§ Given records
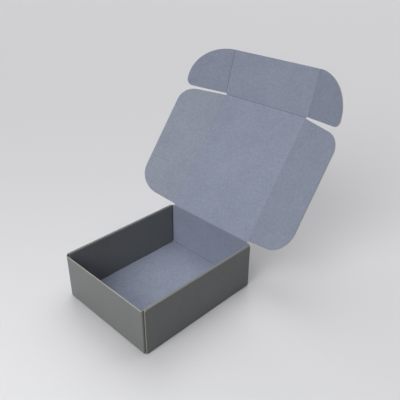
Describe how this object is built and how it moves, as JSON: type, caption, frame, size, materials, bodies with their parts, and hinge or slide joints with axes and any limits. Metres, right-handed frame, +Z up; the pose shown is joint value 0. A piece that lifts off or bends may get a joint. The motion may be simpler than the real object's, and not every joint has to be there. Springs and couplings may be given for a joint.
{
  "type": "corrugated mailer box",
  "caption": "Open roll-end mailer box of fine corrugated board: a tray with rolled side walls and a hinged lid with side wings and a tuck flap with ears.",
  "frame": {"origin": "centre of the tray's underside, on the surface that it stands on", "axes": "+Z up, +X along the lid's hinge line to the right as seen from the front, +Y from the front panel to the hinge"},
  "size_m": [0.2563, 0.3073, 0.2707],
  "materials": {
    "tray_board": "matte printed board, dark grey outside and blue-grey inside, with bare kraft-brown cut edges",
    "lid_board": "matte printed board, blue-grey inside and dark grey outside, with bare kraft-brown cut edges"
  },
  "bodies": {
    "tray": {"tray": "tray_board"},
    "lid": {"lid_panel": "lid_board"},
    "wing_left": {"wing_left": "lid_board"},
    "wing_right": {"wing_right": "lid_board"},
    "tuck": {"tuck_flap": "lid_board"},
    "ear_left": {"ear_left": "lid_board"},
    "ear_right": {"ear_right": "lid_board"}
  },
  "joints": [
    {"name": "lid_hinge", "type": "hinge", "parent": "tray", "child": "lid", "pos_m": [0, 0.09035, 0.06575], "axis": [1, 0, 0], "range_deg": [-53, 75]},
    {"name": "wing_left_crease", "type": "hinge", "parent": "lid", "child": "wing_left", "pos_m": [-0.0696, 0.09035, 0.06575], "axis": [0, 0.6018, 0.7986], "range_deg": [-31, 59]},
    {"name": "wing_right_crease", "type": "hinge", "parent": "lid", "child": "wing_right", "pos_m": [0.0696, 0.09035, 0.06575], "axis": [0, -0.6018, -0.7986], "range_deg": [-11, 79]},
    {"name": "tuck_crease", "type": "hinge", "parent": "lid", "child": "tuck", "pos_m": [0, 0.1982, 0.20887], "axis": [1, 0, 0], "range_deg": [-21, 32]},
    {"name": "ear_left_crease", "type": "hinge", "parent": "tuck", "child": "ear_left", "pos_m": [-0.07105, 0.1982, 0.20887], "axis": [0, 0.2756, 0.9613], "range_deg": [-30, 60]},
    {"name": "ear_right_crease", "type": "hinge", "parent": "tuck", "child": "ear_right", "pos_m": [0.07105, 0.1982, 0.20887], "axis": [0, -0.2756, -0.9613], "range_deg": [-21, 69]}
  ]
}
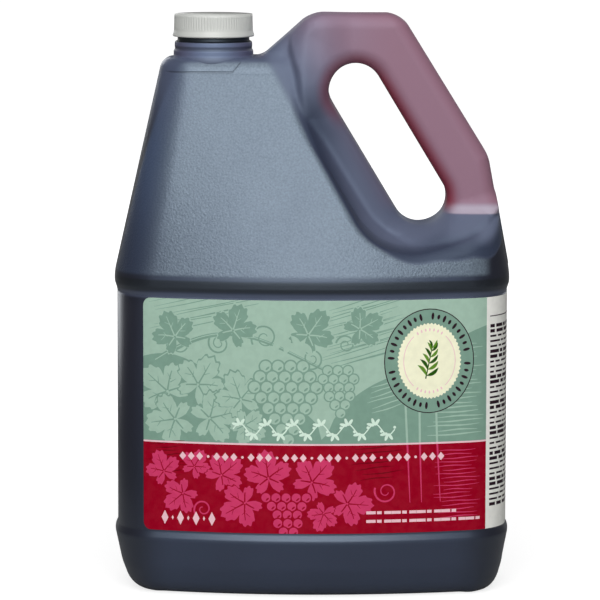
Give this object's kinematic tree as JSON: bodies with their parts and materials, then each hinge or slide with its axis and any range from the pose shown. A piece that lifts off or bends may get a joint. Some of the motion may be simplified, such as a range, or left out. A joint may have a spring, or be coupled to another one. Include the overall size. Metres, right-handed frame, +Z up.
{
  "type": "wine vinegar jug",
  "caption": "Oblong plastic handle jug of red wine vinegar with a slanted finger slot, sloped shoulder, sunk label panel, wrap label and ribbed screw cap.",
  "frame": {"origin": "middle of the jug's base, on the plane of its foot", "axes": "+Z up through the jug, +X towards the handle, -Y out of the labelled face"},
  "size_m": [0.2032, 0.113, 0.2953],
  "materials": {
    "jug_plastic": "smooth translucent blow-moulded plastic that looks dark slate over its contents, soft sheen, fine grain on the shoulder",
    "vinegar": "deep red wine vinegar, nearly black in depth",
    "cap_plastic": "off-white moulded plastic, fine upright ribs",
    "label_film": "satin printed label, sage green above and crimson below"
  },
  "bodies": {
    "root": {"bottle": "jug_plastic", "vinegar": "vinegar", "cap": "cap_plastic", "label": "label_film"}
  },
  "joints": []
}
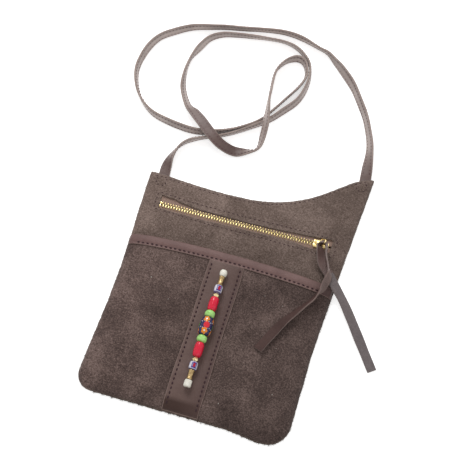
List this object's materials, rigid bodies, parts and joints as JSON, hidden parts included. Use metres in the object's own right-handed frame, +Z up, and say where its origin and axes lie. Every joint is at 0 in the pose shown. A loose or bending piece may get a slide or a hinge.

§ Exercise description
Which lines run from the one containing "Give this object's" to the end of the entries above? Quote exactly those, and only those.

§ Reply
Give this object's kinematic tree as JSON: bodies with their parts and materials, then each hinge or slide with its axis and any range from the pose shown. A piece that lifts off or bends may get a joint. Some of the motion may be simplified, such as a range, or left out. A joint may have a spring, or be coupled to another one. Include the overall size. Metres, right-handed frame, +Z up.
{
  "type": "wine vinegar jug",
  "caption": "Oblong plastic handle jug of red wine vinegar with a slanted finger slot, sloped shoulder, sunk label panel, wrap label and ribbed screw cap.",
  "frame": {"origin": "middle of the jug's base, on the plane of its foot", "axes": "+Z up through the jug, +X towards the handle, -Y out of the labelled face"},
  "size_m": [0.2032, 0.113, 0.2953],
  "materials": {
    "jug_plastic": "smooth translucent blow-moulded plastic that looks dark slate over its contents, soft sheen, fine grain on the shoulder",
    "vinegar": "deep red wine vinegar, nearly black in depth",
    "cap_plastic": "off-white moulded plastic, fine upright ribs",
    "label_film": "satin printed label, sage green above and crimson below"
  },
  "bodies": {
    "root": {"bottle": "jug_plastic", "vinegar": "vinegar", "cap": "cap_plastic", "label": "label_film"}
  },
  "joints": []
}
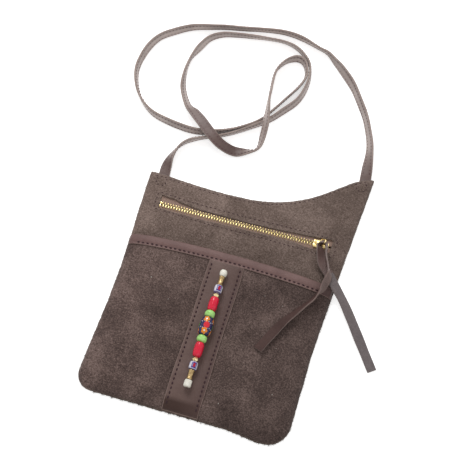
List this object's materials, rigid bodies, parts and joints as JSON, hidden parts included. Use metres in the object's own right-handed frame, +Z up, and say where its origin and axes lie. Every joint is at 0 in the pose shown. A loose or bending piece may get a slide or a hinge.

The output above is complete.